Tokenizers (or stemmers) improve the quality of matches by recognizing inflected words in source and translation memory data. They also improve glossary matching.
A stemmer for English, for example, should identify the string "cats" (and possibly "catlike", "catty" etc.) as based on the root "cat", and "stemmer", "stemming", "stemmed" as based on "stem". A stemming algorithm reduces the words "fishing", "fished", "fish", and "fisher" to the root word, "fish". This is especially useful in case of languages that use pre- and postfix forms for the stem words. Borrowing an example from Slovenian, here "good" in all possible grammatically correct forms:
lep, lepa, lepo - singular, masculine, feminine, neutral
lepši, lepša, lepše . - comparative, nominative, masculine, feminine, neutral, resp.
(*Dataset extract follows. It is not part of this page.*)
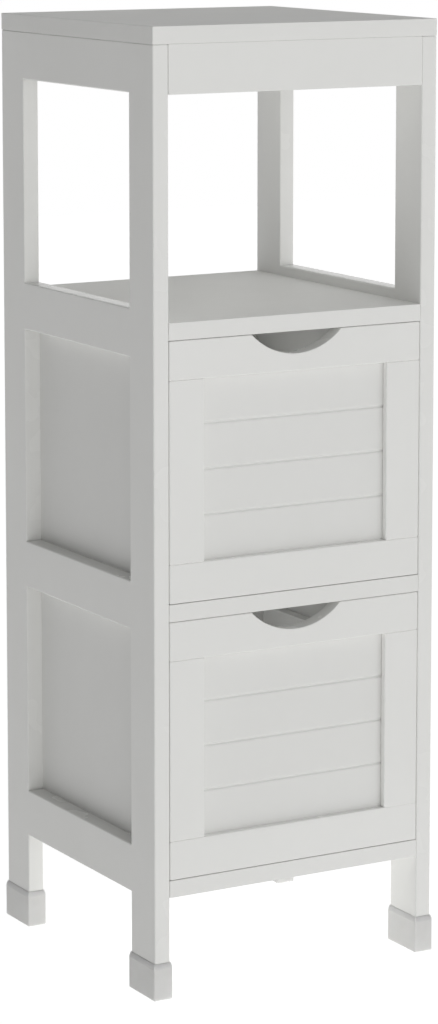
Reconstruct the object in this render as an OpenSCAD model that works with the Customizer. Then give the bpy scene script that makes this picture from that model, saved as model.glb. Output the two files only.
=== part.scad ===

Plural form of the adjective
najlepših - superlative, plural, genitive for M,F,N
Tokenizers are included in OmegaT. OmegaT automatically selects a tokenizer for the source and the target language according to the language settings of the project. It is possible to select another tokenizer or a different version of the tokenizer from the Project Properties window.
OmegaT will not launch if tokenizers are found in the /plugin folder. Remove all the tokenizers from the /plugin folder before starting OmegaT.